Similarly, the StatsD output will produce plaintext output suitable for sending to StatsD with netcat:

$ nfsping -c 5 -oS filer1
nfsping.filer1.ping:0.15|ms
nfsping.filer1.ping:0.18|ms
nfsping.filer1.ping:3.27|ms
nfsping.filer1.ping:11.61|ms
nfsping.filer1.ping:78.07|ms

Note that this output uses floating point values, as the StatsD protocol only supports milliseconds. While floating point values are supposedly supported by the protocol, some implementations of StatsD may not support them. This output has been tested as working with statsite: https://github.com/armon/statsite


This is a list of the available command-line options:

Usage: nfsping [options] [targets...]
    -A         show IP addresses
    -c n       count of pings to send to target
    -C n       same as -c, output parseable format
    -d         reverse DNS lookups for targets
    -D         print timestamp (unix time) before each line
    -g string  prefix for graphite metric names (default "nfs")
    -i n       interval between targets (in ms, default 25)
    -l         loop forever
    -m         use multiple target IP addresses if found
    -M         use the portmapper (default: NFS no, mount yes)
    -n         check the mount protocol (default NFS)
    -o         output format ([G]raphite, [S]tatsd, Open[T]sdb, default human readable)
    -p n       pause between pings to target (in ms, default 1000)
    -P n       specify port (default: NFS 2049)
    -q         quiet, only print summary
    -r n       reconnect to server every n pings
    -S addr    set source address
    -t n       timeout (in ms, default 2500)
    -T         use TCP (default UDP)
    -V n       specify NFS version (2 or 3, default 3)

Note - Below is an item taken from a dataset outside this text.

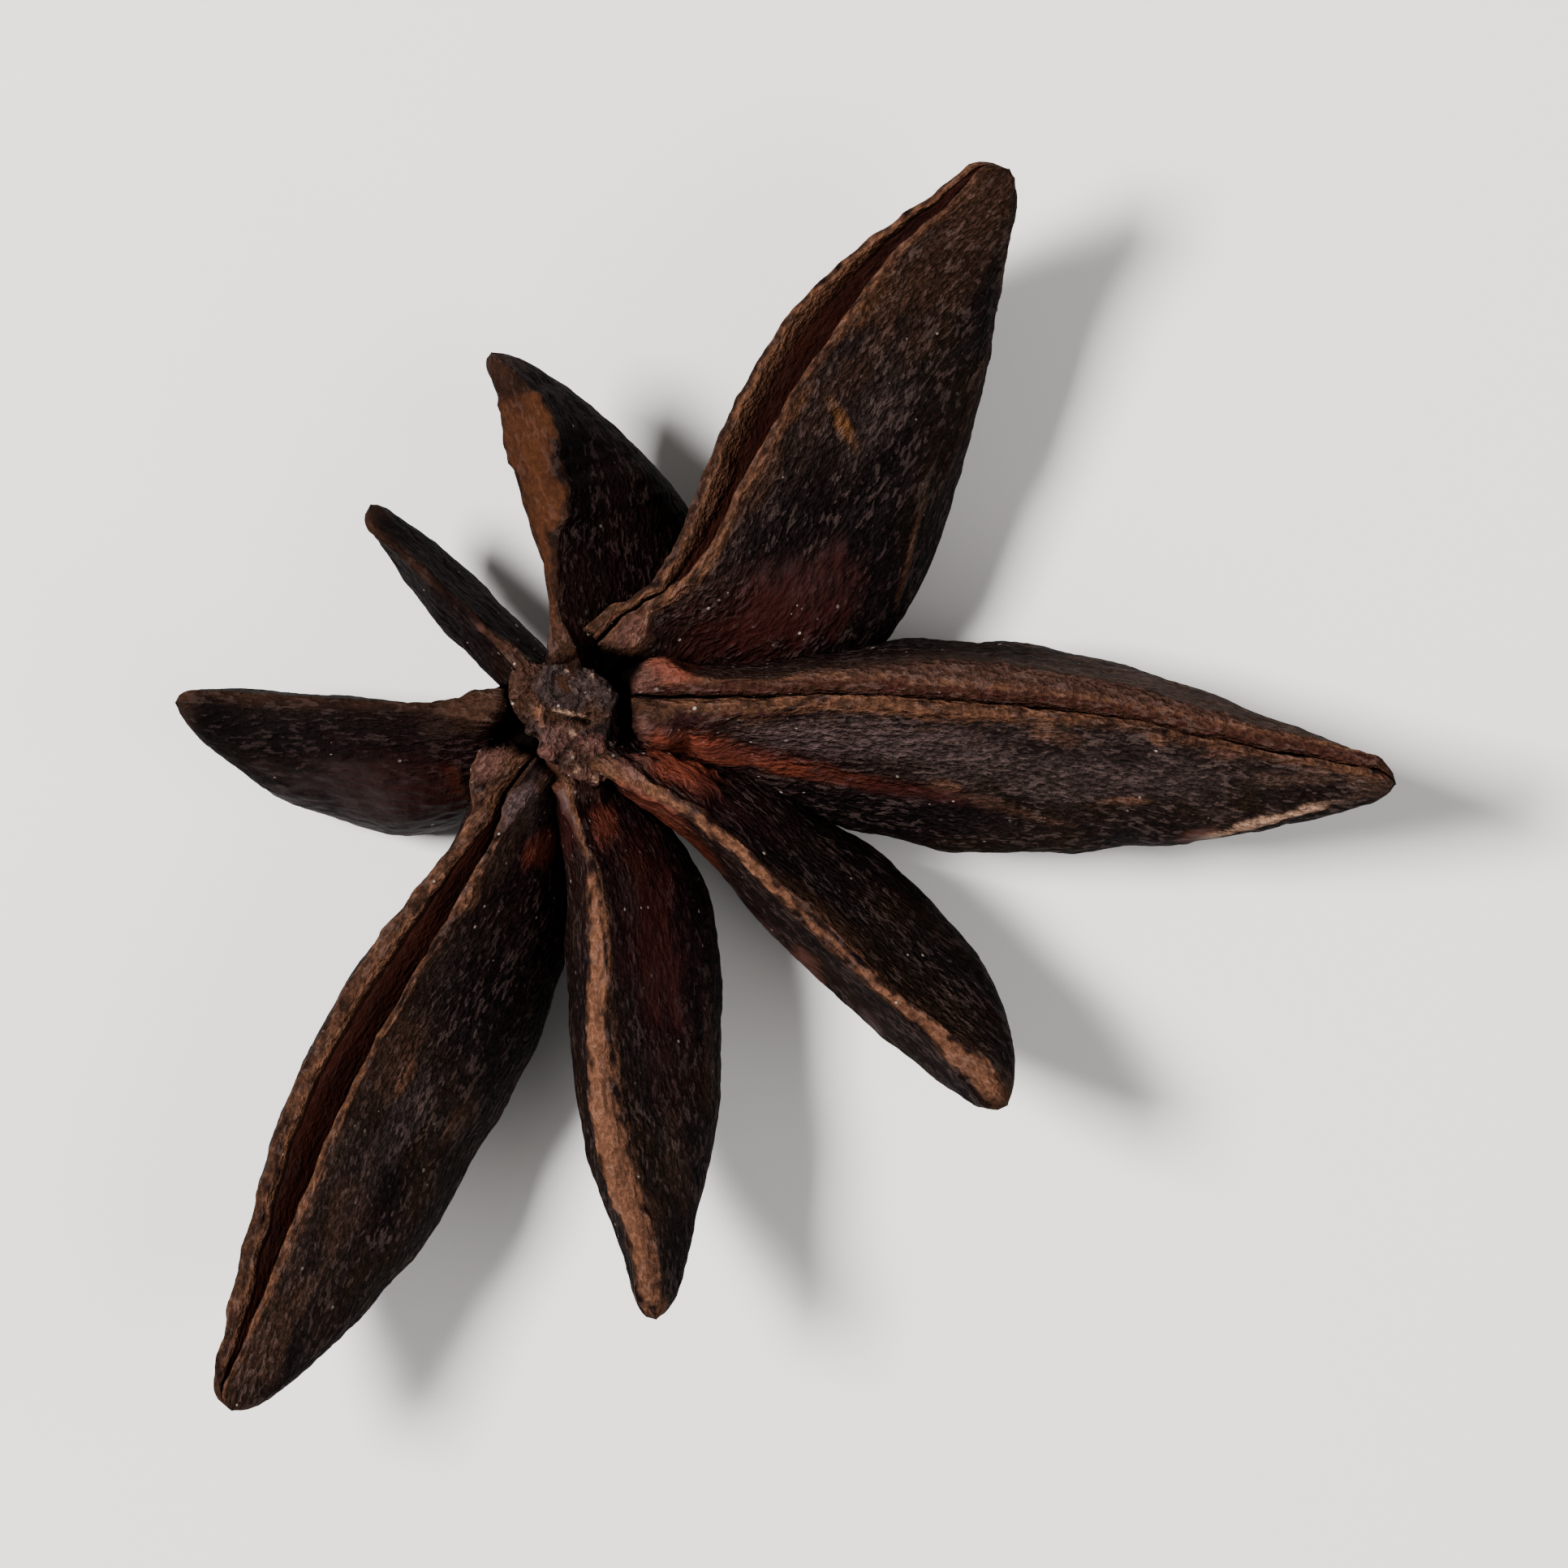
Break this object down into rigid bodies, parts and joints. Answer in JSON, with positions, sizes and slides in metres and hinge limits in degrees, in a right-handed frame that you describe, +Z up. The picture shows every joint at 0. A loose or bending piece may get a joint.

NFSping will handle multiple targets and iterate through them on each round. If there are multiple DNS responses for a target, only the first is used. All of them can be checked by using the -m option. The sleep interval between targets can be controlled with the -i option. If any of the targets fail to respond, the command will exit with a status code of 1.